## START
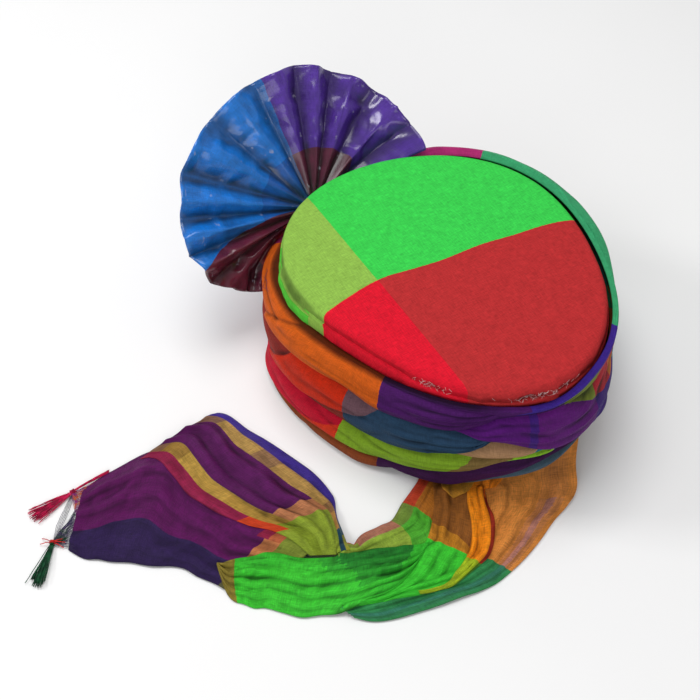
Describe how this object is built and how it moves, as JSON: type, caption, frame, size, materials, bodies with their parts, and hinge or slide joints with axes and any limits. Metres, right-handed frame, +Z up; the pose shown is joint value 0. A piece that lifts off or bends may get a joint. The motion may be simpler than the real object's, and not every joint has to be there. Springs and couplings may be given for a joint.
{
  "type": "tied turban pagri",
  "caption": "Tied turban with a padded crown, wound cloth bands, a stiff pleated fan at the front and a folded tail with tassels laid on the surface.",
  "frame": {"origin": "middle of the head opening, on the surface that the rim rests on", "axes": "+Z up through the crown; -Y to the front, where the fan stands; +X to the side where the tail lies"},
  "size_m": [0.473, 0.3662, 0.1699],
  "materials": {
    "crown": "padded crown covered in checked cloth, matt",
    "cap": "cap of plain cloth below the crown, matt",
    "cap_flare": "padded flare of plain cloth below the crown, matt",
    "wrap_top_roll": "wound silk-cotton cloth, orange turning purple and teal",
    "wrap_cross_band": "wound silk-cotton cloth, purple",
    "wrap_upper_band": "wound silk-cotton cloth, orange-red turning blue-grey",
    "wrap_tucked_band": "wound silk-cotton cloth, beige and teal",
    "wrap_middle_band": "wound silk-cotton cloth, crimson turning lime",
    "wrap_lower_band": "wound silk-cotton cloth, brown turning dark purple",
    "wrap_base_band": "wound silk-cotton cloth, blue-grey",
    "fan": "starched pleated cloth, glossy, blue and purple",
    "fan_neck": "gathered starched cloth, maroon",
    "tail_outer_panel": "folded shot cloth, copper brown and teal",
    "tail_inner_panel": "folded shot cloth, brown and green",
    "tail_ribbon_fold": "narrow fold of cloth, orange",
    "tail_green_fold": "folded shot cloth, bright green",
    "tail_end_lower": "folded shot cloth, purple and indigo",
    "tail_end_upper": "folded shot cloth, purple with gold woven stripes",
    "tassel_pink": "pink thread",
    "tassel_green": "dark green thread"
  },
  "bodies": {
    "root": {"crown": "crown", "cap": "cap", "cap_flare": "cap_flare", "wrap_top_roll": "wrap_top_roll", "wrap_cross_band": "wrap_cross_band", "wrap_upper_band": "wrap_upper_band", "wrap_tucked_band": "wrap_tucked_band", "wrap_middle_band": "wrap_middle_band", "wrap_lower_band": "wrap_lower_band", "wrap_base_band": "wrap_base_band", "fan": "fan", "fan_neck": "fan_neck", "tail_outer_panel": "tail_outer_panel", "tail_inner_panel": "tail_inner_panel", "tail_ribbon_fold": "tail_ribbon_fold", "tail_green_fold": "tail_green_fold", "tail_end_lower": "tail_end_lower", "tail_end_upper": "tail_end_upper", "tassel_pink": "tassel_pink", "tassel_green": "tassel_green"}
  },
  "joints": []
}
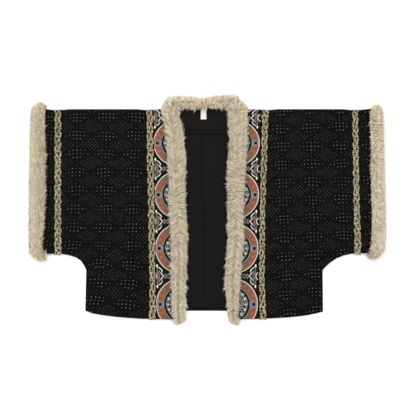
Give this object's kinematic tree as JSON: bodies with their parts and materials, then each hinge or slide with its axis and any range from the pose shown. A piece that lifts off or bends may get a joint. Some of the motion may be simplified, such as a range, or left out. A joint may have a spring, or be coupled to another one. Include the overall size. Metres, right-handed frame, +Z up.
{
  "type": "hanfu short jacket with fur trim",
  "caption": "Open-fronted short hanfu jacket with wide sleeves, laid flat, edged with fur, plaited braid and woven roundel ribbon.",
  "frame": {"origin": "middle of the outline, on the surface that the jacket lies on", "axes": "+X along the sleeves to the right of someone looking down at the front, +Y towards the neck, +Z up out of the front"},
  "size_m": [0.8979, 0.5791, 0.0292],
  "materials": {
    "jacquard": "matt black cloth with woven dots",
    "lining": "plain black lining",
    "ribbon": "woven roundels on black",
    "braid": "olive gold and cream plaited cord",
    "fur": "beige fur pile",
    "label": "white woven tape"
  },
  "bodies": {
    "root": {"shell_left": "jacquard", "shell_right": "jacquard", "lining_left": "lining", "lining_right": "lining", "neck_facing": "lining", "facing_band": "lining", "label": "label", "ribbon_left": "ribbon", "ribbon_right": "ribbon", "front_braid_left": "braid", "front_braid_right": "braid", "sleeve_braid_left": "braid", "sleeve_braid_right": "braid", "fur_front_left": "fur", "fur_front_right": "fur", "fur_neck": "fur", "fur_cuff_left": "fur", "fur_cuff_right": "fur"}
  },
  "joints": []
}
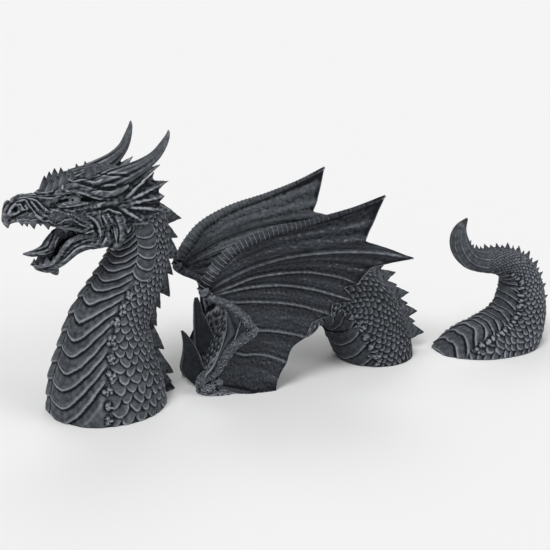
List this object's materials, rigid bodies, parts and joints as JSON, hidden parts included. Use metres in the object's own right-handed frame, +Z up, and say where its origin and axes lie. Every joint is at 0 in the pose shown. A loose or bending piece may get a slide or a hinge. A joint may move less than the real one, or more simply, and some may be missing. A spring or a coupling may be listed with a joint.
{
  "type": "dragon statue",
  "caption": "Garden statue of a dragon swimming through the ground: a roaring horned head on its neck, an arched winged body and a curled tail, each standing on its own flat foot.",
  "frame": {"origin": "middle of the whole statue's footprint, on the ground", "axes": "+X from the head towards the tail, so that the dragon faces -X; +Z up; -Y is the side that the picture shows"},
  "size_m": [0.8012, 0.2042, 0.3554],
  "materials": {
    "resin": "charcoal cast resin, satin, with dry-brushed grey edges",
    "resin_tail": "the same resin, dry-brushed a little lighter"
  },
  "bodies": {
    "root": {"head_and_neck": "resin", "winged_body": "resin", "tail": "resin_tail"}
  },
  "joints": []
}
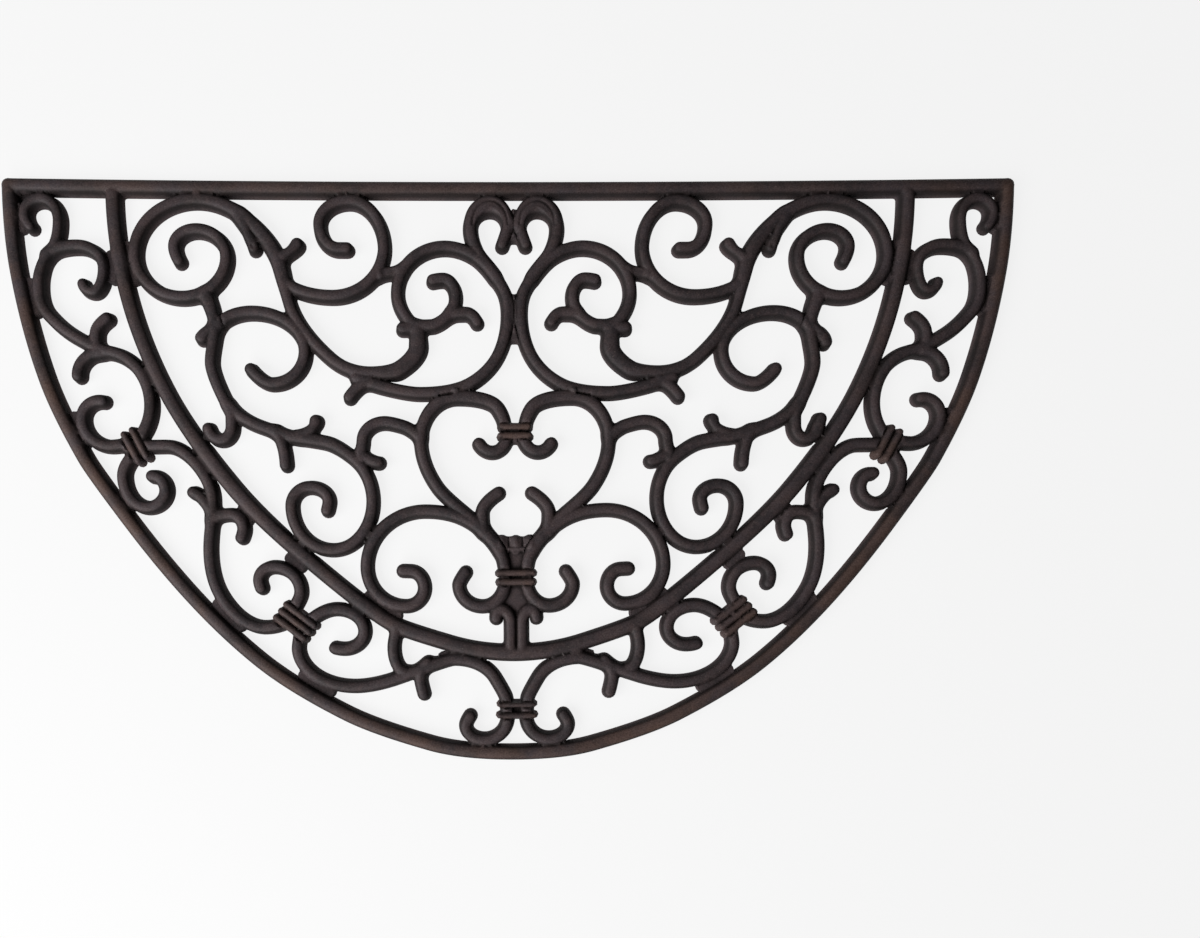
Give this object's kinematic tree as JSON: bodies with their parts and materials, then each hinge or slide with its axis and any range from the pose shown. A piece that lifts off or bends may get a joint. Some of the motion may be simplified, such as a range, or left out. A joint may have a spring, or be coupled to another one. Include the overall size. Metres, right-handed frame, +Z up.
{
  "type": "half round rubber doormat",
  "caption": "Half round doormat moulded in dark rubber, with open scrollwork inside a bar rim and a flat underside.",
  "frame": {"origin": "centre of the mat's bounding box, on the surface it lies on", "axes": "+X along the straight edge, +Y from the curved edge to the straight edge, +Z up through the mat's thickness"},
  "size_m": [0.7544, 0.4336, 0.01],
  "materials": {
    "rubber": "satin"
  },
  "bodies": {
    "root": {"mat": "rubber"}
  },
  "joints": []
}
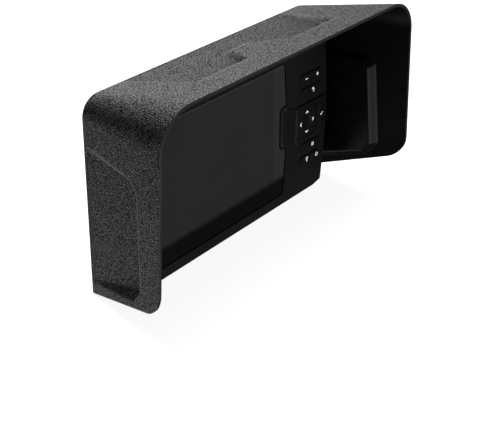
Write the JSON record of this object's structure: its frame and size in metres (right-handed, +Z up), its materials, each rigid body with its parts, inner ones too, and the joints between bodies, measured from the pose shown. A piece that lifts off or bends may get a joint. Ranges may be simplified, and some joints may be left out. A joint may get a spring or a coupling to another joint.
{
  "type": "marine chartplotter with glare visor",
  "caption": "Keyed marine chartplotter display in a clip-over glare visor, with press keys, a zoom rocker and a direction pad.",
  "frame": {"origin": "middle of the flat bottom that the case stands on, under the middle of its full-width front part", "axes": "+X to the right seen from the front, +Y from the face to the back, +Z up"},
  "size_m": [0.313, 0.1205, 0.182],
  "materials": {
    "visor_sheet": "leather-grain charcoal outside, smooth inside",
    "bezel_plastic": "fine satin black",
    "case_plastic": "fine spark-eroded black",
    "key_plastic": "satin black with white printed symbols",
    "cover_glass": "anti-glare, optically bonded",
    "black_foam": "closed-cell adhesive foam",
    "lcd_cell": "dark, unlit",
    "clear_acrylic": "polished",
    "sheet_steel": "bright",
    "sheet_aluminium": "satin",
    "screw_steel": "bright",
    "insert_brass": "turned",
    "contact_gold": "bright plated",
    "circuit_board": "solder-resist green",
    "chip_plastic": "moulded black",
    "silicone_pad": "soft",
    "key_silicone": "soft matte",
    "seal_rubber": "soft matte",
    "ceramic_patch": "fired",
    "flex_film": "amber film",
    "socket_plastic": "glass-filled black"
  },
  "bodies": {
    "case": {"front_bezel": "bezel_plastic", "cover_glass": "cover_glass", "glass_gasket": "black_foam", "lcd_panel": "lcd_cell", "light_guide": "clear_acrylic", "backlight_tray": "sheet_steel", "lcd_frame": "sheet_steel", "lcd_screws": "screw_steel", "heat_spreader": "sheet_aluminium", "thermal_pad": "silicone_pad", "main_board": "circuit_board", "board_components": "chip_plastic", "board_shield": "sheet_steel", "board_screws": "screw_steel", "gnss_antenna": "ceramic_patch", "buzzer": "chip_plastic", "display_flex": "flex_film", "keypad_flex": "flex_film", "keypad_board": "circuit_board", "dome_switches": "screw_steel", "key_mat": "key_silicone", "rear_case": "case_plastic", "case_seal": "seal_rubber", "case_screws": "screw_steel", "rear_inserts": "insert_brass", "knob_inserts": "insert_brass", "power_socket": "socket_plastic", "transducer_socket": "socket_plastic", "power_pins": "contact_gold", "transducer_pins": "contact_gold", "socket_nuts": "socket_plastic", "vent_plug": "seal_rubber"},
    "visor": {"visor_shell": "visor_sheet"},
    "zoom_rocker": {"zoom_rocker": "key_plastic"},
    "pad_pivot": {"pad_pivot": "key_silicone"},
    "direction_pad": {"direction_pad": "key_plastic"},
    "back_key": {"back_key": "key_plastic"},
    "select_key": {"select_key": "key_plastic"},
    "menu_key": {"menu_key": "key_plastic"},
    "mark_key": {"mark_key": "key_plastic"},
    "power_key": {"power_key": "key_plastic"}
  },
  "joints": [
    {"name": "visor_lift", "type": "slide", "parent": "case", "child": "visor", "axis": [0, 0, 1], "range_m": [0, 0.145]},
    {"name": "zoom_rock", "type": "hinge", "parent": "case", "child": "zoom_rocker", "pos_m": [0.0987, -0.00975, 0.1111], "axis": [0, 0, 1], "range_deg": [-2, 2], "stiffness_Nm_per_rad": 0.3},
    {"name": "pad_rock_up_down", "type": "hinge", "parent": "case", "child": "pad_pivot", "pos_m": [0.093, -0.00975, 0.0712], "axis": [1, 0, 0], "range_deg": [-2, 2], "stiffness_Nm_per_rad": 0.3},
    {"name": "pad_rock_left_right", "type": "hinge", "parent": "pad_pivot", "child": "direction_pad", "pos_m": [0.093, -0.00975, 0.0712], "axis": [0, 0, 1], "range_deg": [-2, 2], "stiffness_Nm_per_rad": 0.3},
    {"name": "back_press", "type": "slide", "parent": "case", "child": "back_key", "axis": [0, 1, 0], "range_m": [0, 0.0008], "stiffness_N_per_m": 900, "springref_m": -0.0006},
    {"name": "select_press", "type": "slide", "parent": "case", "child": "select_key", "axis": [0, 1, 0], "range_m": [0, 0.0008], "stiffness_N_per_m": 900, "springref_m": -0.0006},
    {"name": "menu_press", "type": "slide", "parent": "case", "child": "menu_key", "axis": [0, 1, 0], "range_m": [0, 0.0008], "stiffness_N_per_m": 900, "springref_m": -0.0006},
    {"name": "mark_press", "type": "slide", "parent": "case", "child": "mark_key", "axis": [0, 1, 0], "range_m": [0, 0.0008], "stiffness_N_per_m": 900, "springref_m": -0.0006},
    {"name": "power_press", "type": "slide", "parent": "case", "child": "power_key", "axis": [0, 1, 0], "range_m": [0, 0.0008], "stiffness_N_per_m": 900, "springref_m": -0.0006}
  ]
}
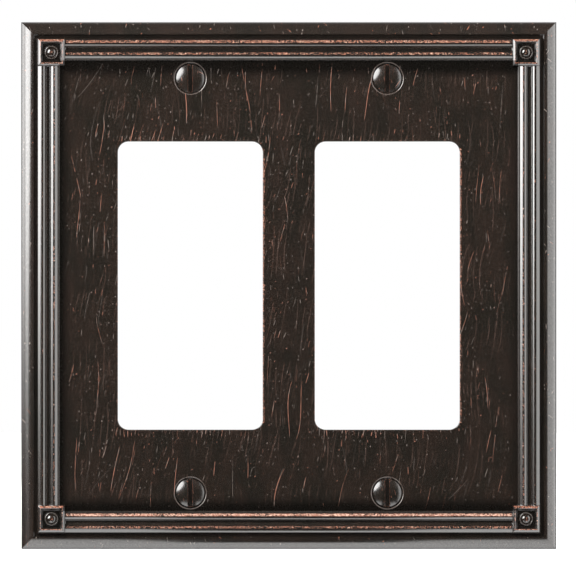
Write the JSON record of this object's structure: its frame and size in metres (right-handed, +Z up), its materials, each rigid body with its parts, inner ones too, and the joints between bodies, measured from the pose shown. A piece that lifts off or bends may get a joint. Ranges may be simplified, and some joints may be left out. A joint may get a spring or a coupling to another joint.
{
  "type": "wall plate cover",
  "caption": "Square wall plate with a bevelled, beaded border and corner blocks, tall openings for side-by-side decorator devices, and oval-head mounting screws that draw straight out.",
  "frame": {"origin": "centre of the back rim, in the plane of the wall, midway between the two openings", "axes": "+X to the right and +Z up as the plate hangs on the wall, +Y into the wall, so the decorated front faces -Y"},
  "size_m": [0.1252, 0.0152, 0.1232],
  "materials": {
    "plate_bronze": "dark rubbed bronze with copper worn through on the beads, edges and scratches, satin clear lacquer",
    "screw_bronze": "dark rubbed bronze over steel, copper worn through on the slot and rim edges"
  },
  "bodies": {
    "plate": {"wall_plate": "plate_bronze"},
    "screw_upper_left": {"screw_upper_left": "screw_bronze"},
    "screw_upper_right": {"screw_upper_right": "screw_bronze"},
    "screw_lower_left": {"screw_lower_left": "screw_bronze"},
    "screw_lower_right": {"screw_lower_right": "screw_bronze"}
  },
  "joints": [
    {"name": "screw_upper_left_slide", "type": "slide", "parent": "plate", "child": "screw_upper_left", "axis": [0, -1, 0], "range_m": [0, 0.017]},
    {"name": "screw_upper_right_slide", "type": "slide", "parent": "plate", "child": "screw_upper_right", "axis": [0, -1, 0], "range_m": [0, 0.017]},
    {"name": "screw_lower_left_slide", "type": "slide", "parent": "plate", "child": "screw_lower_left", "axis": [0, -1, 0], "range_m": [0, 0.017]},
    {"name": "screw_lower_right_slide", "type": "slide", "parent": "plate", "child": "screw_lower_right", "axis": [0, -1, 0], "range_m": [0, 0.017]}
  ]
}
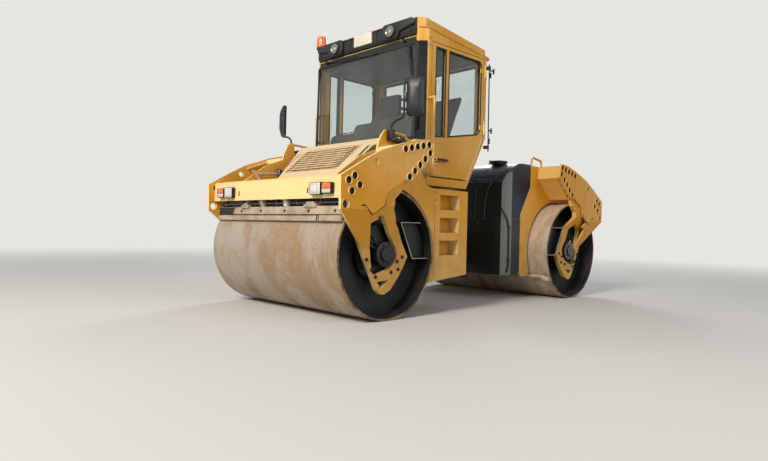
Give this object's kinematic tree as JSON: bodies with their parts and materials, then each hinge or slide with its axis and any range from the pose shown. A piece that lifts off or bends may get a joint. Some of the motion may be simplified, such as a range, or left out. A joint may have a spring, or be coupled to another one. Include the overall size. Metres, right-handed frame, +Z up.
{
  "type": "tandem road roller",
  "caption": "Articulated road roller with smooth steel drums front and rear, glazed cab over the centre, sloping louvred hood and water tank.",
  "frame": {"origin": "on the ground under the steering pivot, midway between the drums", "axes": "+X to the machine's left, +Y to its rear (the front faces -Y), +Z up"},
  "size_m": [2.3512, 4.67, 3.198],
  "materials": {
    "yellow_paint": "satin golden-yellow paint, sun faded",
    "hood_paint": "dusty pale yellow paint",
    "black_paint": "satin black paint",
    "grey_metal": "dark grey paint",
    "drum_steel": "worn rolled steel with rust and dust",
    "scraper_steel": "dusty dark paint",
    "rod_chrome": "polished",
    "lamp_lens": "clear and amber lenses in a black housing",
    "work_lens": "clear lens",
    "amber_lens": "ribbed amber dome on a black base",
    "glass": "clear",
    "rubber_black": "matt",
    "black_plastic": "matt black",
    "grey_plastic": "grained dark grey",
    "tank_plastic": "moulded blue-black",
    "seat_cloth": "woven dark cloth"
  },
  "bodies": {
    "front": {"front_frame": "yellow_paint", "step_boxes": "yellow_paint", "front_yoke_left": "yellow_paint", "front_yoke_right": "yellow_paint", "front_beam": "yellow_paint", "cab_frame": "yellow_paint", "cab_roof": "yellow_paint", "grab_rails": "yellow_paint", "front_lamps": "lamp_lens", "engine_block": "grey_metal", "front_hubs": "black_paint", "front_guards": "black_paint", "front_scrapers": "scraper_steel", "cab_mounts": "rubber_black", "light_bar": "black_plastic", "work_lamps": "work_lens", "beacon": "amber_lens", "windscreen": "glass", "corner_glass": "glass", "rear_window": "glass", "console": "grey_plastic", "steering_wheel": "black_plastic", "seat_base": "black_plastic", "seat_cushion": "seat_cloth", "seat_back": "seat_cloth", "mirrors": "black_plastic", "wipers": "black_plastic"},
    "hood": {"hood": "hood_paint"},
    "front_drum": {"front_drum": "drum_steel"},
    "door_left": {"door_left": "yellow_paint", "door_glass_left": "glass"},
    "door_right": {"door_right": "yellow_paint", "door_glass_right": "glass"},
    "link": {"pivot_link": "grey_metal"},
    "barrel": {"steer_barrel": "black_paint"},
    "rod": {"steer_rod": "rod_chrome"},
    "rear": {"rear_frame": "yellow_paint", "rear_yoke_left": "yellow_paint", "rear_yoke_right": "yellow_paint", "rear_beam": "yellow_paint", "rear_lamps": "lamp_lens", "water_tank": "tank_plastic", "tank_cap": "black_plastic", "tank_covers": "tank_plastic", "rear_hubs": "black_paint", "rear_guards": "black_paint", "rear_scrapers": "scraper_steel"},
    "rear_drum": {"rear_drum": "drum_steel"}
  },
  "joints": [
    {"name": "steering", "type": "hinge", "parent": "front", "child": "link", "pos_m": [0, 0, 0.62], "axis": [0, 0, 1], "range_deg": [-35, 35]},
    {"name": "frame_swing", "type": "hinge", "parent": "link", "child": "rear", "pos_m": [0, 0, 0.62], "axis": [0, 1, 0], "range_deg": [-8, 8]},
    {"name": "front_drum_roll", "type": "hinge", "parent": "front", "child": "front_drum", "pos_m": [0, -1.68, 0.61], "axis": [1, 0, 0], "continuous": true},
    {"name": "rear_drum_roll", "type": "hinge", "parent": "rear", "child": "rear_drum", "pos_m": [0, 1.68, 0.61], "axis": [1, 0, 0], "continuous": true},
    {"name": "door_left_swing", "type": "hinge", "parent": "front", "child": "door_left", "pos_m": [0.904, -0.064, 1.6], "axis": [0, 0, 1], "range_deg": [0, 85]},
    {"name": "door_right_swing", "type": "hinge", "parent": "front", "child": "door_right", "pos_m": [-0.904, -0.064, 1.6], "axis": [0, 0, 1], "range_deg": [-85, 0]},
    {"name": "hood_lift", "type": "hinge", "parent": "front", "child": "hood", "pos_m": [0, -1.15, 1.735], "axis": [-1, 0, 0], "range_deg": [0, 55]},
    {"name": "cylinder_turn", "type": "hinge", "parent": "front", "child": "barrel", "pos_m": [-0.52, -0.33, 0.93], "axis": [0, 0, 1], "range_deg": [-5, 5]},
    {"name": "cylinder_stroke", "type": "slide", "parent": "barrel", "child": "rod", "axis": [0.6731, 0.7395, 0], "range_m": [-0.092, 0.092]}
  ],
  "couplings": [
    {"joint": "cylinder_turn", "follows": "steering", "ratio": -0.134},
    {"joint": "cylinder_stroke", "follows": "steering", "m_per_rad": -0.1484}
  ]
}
## END
# Directive
Count the lines in the entries above that include the string "where", then give only that figure.

# Exercise response
2